Music graduate student Mikeila McQueston places second in American Prize Student Division for composition
KNOXVILLE, Tenn. – University of Tennessee Graduate Student Mikeila McQueston has added another accolade to her slate of compositions – this time in the American Prize competition.
The composition, which features the Luci Shaw poem “Descent,” placed second in the student division of the American Prize for composition (choral – short works). It’s a piece that McQueston said she was particularly eager to work on, due to the opportunities in the poem to illustrate the text through music. The poem begins, for example, with “Down he came from up/and in from out,” which she saw as ripe for musical illustration.
“There’s a lot of word painting I wanted to do in that particular song,” she said. “Whenever I’m composing, I really want to capture the speech-like aspect and the storytelling of the poem while still using my voice.”
Such experimentation, a common theme throughout her career thus far, has reaped tremendous rewards for McQueston. This American Prize placement is only the latest of her many accolades. She has been selected as a Presser Scholar, a Herman E. Spivey Graduate Fellow, and while at Louisiana State University, she was a winner of the LSU Symphonic Winds Call for Scores and the Constantinides New Music Ensemble Call for Scores. Her work has not stopped since the American Prize competition, either – in April 2022, one of her compositions will be played at Carnegie Hall. She also continues work on her thesis, a fully-orchestrated two-act opera. Her key to success?
“Enjoy the process. This work can be really intimidating, and it’s so easy to compare yourself to your peers or get frustrated for not having the ‘perfect’ technique. But that takes the joy out of studying your craft.”
And though it is hard work, joy is a key part of the process for McQueston. During the height of the COVID-19 Pandemic, many musicians were forced to work individually, with asynchronous collaborations. This resulted in some rather creative projects, with separately recorded parts being knitted together to form quintets and choirs. It also allowed her to spend more time focusing on her technique, which she says will make her a better performer in the long run.
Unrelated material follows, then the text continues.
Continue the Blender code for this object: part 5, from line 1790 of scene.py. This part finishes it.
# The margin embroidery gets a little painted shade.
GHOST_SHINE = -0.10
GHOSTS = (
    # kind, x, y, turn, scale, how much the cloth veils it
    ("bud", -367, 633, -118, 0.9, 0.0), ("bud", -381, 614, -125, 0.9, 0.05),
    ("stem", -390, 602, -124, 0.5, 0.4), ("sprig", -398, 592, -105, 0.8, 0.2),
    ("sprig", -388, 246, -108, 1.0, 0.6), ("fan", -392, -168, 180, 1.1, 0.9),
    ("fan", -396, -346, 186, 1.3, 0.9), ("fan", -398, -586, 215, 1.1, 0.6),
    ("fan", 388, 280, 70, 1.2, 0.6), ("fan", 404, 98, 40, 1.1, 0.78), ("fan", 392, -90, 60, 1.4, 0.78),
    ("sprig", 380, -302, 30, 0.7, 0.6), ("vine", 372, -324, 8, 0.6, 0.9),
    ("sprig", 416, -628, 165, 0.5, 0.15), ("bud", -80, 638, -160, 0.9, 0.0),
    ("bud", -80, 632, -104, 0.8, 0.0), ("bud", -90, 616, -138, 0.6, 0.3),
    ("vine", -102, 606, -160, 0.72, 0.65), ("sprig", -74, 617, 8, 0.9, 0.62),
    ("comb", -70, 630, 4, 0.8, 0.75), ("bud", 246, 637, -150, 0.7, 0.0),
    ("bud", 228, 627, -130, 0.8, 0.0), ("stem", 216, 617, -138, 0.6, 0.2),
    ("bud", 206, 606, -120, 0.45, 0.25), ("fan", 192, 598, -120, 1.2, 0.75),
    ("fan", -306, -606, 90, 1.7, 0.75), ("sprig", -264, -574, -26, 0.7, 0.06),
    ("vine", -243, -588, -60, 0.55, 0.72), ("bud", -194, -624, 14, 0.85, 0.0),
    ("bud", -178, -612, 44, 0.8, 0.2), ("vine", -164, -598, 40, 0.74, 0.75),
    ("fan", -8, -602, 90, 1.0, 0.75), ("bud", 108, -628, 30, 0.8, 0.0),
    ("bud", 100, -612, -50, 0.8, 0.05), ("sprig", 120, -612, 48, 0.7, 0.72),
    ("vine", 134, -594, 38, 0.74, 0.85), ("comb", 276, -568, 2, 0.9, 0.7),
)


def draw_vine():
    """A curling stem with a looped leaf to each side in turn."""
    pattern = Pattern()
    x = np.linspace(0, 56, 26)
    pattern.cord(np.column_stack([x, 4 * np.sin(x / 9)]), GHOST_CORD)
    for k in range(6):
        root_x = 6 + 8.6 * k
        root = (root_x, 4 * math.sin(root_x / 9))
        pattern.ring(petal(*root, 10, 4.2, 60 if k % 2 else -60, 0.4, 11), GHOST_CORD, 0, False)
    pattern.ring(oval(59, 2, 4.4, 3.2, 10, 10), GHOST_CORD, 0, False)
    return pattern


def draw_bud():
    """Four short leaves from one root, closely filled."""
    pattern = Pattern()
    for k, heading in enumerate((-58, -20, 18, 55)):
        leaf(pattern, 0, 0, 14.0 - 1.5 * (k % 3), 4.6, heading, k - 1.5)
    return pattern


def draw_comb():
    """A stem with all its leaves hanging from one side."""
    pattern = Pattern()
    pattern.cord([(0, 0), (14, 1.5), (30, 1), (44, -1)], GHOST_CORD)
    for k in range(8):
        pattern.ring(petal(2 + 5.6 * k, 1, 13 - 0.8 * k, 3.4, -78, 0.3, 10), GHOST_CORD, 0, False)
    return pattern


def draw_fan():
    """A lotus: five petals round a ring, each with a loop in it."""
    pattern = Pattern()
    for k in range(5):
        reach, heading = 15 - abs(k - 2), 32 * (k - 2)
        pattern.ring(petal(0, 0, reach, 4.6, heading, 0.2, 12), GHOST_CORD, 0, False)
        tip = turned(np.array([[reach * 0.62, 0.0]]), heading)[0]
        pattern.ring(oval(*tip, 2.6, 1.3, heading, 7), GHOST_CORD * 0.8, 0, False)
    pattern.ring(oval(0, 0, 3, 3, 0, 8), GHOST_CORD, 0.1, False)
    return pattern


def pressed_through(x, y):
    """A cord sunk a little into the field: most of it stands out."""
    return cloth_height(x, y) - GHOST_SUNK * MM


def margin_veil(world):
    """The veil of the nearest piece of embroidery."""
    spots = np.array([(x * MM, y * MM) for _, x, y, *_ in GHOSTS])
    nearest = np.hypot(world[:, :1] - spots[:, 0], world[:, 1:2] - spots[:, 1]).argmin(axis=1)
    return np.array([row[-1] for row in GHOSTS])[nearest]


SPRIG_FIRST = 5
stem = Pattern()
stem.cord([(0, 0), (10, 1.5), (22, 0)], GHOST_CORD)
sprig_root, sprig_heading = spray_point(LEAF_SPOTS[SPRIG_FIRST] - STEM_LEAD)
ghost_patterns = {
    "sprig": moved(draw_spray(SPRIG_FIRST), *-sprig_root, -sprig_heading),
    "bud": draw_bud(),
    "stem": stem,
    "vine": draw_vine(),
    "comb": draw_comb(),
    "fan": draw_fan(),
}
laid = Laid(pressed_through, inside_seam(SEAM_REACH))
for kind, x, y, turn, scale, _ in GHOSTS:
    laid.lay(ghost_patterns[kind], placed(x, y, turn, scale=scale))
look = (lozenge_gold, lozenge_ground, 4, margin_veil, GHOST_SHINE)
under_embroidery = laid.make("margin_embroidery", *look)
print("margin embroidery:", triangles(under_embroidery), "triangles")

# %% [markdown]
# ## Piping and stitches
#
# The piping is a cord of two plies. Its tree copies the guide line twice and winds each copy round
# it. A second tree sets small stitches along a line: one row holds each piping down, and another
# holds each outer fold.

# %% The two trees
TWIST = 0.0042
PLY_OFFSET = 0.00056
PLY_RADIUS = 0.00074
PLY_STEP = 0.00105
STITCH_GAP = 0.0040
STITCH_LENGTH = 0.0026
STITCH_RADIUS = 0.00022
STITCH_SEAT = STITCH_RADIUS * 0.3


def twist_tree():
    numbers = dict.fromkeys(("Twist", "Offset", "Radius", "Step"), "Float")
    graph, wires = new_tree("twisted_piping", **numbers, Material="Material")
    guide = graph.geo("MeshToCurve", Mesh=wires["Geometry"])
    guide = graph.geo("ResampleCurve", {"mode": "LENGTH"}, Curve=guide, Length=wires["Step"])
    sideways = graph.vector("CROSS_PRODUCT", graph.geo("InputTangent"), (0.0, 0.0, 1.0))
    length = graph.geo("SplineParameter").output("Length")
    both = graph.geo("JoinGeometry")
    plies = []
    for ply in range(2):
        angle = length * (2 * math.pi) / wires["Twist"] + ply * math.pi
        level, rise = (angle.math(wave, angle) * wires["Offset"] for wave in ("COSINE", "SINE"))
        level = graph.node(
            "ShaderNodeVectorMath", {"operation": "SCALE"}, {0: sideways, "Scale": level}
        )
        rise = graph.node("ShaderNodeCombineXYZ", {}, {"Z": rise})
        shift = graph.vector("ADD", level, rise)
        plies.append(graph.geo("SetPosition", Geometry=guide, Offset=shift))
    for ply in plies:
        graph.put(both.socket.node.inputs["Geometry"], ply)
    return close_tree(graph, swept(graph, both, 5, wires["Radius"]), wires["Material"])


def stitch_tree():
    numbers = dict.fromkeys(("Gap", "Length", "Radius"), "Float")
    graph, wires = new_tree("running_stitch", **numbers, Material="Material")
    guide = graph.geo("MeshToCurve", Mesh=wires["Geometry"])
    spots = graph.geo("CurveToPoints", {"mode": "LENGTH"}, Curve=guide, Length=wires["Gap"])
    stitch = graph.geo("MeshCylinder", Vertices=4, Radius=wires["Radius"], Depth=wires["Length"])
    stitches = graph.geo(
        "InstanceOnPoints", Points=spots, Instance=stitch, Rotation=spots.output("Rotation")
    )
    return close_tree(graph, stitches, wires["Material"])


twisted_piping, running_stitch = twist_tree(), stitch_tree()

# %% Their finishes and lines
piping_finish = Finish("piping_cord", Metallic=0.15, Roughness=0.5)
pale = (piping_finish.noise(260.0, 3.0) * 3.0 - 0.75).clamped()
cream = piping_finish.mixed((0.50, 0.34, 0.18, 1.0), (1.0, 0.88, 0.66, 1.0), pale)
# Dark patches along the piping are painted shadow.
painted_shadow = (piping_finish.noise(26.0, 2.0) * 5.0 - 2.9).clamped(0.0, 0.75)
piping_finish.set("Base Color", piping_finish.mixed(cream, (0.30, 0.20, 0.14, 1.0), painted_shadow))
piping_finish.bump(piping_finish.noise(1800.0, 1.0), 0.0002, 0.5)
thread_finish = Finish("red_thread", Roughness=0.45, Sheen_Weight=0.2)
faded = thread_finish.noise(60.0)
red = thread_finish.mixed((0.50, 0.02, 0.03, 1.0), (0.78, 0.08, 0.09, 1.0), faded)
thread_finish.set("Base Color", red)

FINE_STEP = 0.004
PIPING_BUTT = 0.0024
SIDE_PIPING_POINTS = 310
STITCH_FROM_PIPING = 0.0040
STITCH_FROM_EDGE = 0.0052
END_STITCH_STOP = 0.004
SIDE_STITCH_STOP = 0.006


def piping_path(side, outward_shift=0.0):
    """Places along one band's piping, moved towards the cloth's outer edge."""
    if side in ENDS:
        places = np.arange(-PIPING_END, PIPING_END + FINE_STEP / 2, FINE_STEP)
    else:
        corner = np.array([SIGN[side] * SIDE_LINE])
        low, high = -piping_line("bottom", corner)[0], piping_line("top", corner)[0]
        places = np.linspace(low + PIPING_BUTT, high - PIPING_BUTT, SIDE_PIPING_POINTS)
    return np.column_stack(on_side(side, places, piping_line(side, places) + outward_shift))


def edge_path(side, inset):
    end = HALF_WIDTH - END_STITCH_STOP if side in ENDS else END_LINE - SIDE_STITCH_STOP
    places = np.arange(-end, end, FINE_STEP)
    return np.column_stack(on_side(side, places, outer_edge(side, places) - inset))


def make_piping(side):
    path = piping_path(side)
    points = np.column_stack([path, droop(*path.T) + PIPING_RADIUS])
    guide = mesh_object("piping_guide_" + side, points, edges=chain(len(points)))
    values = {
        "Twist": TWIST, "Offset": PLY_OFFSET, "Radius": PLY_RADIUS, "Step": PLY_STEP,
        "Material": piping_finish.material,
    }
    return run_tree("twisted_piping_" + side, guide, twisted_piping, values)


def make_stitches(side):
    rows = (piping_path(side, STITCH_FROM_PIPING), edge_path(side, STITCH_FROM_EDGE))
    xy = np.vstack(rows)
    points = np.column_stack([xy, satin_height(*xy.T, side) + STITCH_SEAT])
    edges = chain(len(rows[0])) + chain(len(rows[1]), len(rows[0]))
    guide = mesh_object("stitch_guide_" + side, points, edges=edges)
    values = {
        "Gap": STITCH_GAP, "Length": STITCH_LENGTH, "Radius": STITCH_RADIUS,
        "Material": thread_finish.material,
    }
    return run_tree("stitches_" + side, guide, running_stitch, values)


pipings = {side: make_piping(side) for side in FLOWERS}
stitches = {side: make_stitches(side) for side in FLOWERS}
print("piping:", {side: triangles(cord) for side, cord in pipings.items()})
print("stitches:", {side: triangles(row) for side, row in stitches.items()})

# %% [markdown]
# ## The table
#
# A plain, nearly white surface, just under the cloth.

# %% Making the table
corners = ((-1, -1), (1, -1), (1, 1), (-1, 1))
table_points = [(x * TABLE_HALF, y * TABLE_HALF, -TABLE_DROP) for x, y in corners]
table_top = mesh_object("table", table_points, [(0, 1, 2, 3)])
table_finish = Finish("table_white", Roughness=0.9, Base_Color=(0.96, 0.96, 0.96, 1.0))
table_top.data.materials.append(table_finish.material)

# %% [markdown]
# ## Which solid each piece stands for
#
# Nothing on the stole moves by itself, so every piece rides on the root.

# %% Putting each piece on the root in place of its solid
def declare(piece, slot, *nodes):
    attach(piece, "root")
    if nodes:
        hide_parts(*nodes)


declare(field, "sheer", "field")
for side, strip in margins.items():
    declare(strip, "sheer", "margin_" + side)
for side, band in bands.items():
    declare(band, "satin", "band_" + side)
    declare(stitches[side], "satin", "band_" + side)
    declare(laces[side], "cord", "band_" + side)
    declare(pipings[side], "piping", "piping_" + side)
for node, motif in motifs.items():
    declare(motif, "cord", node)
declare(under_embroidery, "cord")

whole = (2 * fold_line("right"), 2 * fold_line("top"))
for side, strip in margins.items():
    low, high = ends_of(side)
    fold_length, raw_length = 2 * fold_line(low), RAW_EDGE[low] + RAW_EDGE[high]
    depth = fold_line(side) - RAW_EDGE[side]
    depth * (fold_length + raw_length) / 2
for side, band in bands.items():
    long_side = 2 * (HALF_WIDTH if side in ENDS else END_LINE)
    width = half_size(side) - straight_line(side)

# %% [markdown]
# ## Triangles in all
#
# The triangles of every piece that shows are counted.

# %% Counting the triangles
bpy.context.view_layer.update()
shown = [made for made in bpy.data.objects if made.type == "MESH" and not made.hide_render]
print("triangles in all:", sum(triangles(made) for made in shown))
But now that she is able to work in the same room as other musicians, even masked and socially distanced, McQueston has found a resurgence of excitement in the collaborative creative process.
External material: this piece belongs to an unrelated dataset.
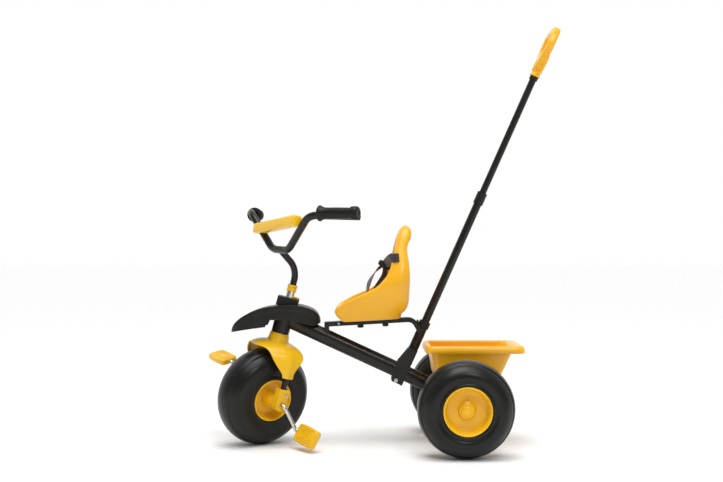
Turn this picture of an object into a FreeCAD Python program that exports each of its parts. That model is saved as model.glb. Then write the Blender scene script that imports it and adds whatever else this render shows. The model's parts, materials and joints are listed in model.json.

“As wonderful as virtual collaborations are, they’re difficult because you don’t get the joy of making music in the same room. That’s so special, and the fact that we get to start going back to that now is like falling in love with music all over again.”
McQueston anticipates graduating in Spring 2023 with graduate degrees in composition and voice. She says, “I feel called to pursue this line of work. I owe it to myself to try these things because I really do love them and I want to see where it goes.”